-------- Entries shown

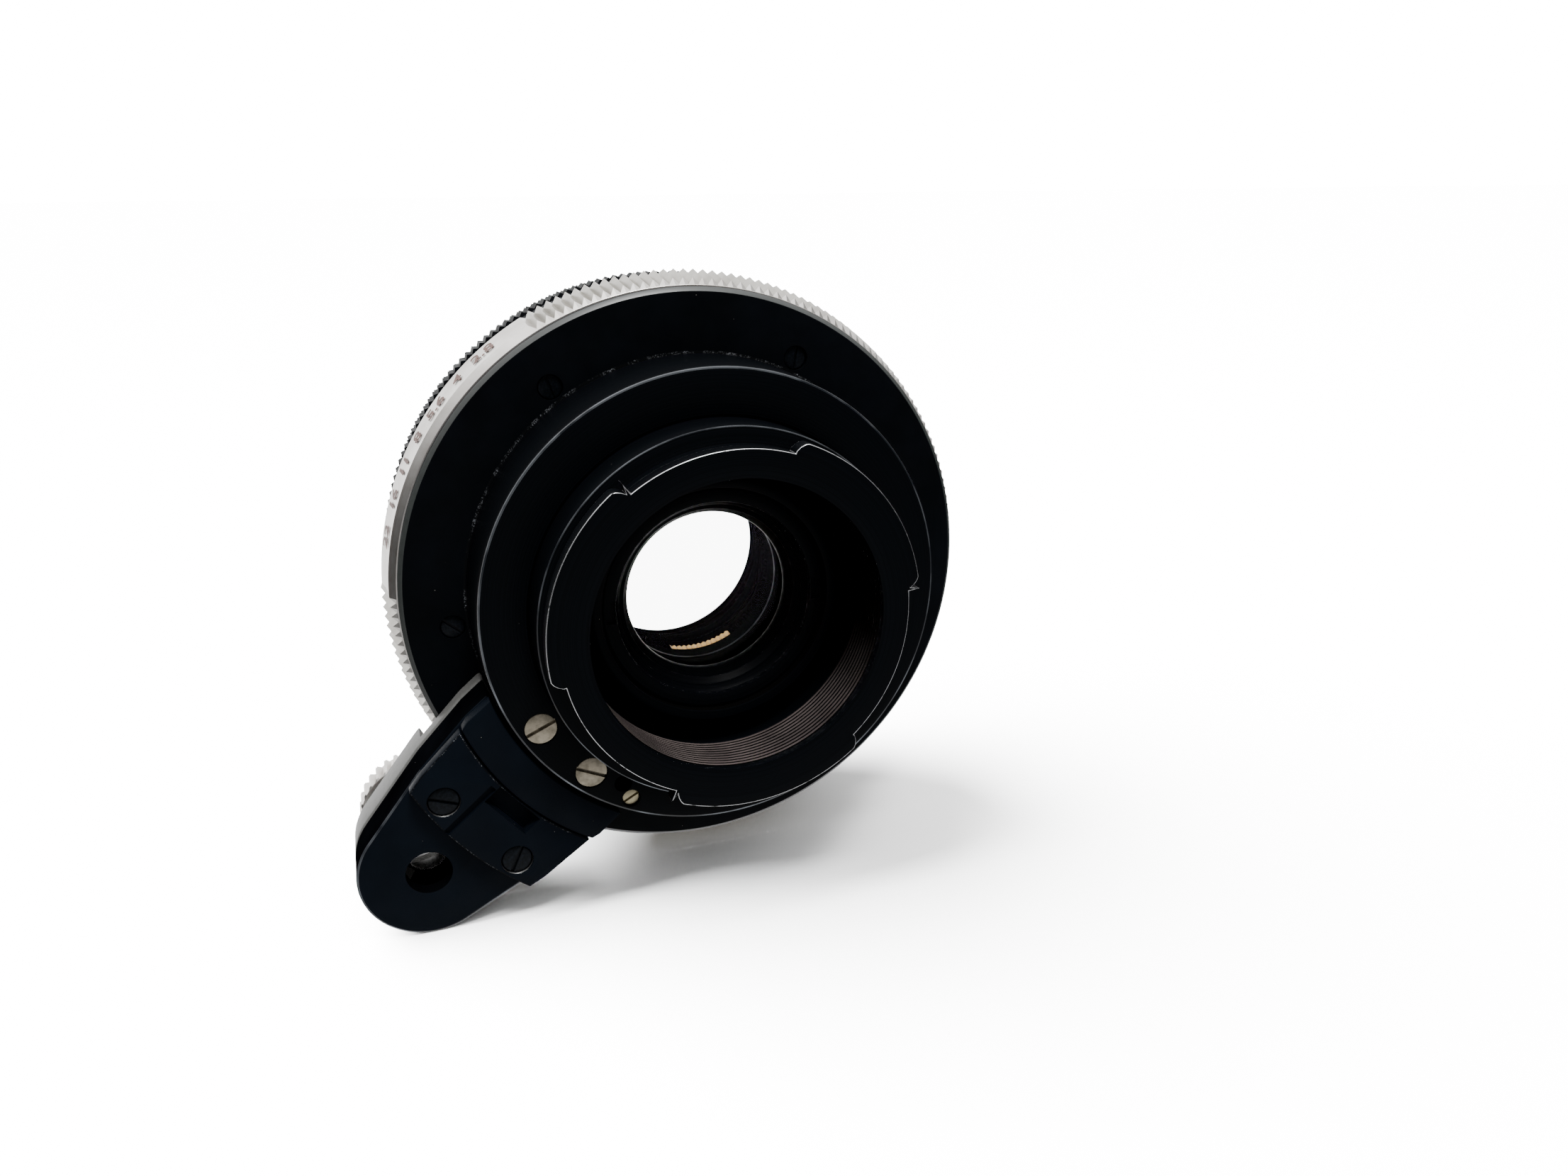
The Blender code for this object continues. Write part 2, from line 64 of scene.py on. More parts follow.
FLANGE_SCREWS = (85.5, 146.8, 206.8, 266.8, 326.8)
KNURL_TEETH = 192                 # round the aperture ring
SMOOTH_ZONE = (93.0, 151.0)       # bearings of the unknurled part that carries the stops
STOPS = (("2.8", 141.1), ("4", 134.7), ("5.6", 128.3), ("8", 122.1), ("11", 116.3), ("16", 109.9),
         ("22", 103.0))
INDEX_BEARING = 141.0
GRIP_RIBS = 216                   # round the focusing ring
DISTANCES = ("0.5", "0.6", "0.7", "0.8", "1", "1.2", "1.5", "2", "3", "5", "10", "20")
BLADES = 6
ARM_BEARING = 50.5
ARM_HOLE = 40.7                   # from the optical axis to the plunger's axis
ARM_HALF = 9.7                    # half width at the arm's root
ARM_WAIST = 8.9                   # half width where the cover plate ends
ARM_TIP = 7.1                     # radius of the round tip
BUTTON_TEETH = 34


# ---------------------------------------------------------------- places

def direction(bearing):
    """Unit vector from the optical axis at a bearing."""
    angle = math.radians(bearing)
    return Vector((-math.sin(angle), 0.0, -math.cos(angle)))


def spot(radius, bearing, station):
    """Point at a radius, bearing and station, in metres in the row's frame."""
    return AXIS + (direction(bearing) * radius + Vector((0.0, station, 0.0))) * MM


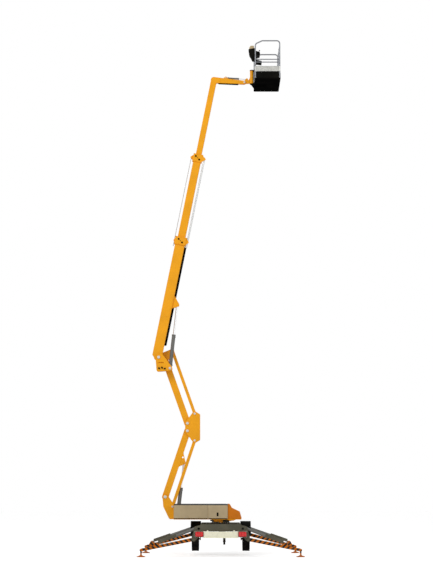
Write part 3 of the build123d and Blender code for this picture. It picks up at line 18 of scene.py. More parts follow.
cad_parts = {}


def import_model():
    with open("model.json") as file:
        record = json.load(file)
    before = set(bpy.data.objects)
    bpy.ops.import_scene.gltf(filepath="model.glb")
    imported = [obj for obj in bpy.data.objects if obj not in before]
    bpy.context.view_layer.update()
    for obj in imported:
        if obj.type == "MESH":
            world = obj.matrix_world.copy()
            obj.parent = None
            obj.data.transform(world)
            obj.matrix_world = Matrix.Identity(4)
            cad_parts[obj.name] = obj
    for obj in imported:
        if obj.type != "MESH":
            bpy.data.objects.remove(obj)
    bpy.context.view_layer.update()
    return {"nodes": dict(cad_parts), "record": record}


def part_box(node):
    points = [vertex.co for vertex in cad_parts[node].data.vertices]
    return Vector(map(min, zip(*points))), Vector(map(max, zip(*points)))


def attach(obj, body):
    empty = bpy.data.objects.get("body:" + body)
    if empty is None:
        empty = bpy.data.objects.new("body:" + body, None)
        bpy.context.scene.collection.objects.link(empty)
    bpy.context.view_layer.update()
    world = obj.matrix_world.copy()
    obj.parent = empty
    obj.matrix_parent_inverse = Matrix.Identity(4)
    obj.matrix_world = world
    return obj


log = logging.getLogger("boom_lift")

Colour = tuple[float, float, float]
Point = tuple[float, float, float]
Pair = tuple[float, float]
Profile = Sequence[Pair]


# ---- colour and node trees ----


def linear(red: int, green: int, blue: int) -> Colour:
    """Turns a display colour, 0 to 255 a channel, into scene-linear values."""
    shares = (red / 255, green / 255, blue / 255)
    return tuple(s / 12.92 if s <= 0.04045 else ((s + 0.055) / 1.055) ** 2.4 for s in shares)


def opaque(colour: object) -> object:
    """The colour with full alpha, or its socket as it is."""
    return (*colour, 1.0) if isinstance(colour, tuple) else colour


def link(name: str, data: object) -> Object:
    """Puts a new object into the scene.

    Args:
        name: Its name.
        data: Its mesh, light or camera.

    Returns:
        The object.
    """
    made = bpy.data.objects.new(name, data)
    bpy.context.scene.collection.objects.link(made)
    return made


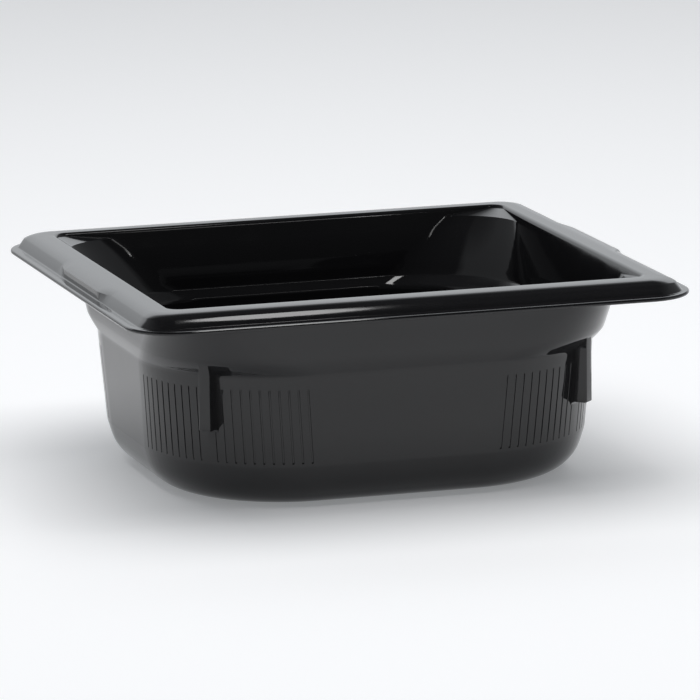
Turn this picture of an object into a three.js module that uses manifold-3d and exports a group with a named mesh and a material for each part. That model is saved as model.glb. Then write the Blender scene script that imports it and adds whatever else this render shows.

----------------

◆ Given request ◆
In the listing above, find the line containing "Write part 3" and the line containing "before = set(bpy.data.objects)", then repeat those two lines and everything between them exactly.

◆ Answer ◆
Write part 3 of the build123d and Blender code for this picture. It picks up at line 18 of scene.py. More parts follow.
cad_parts = {}


def import_model():
    with open("model.json") as file:
        record = json.load(file)
    before = set(bpy.data.objects)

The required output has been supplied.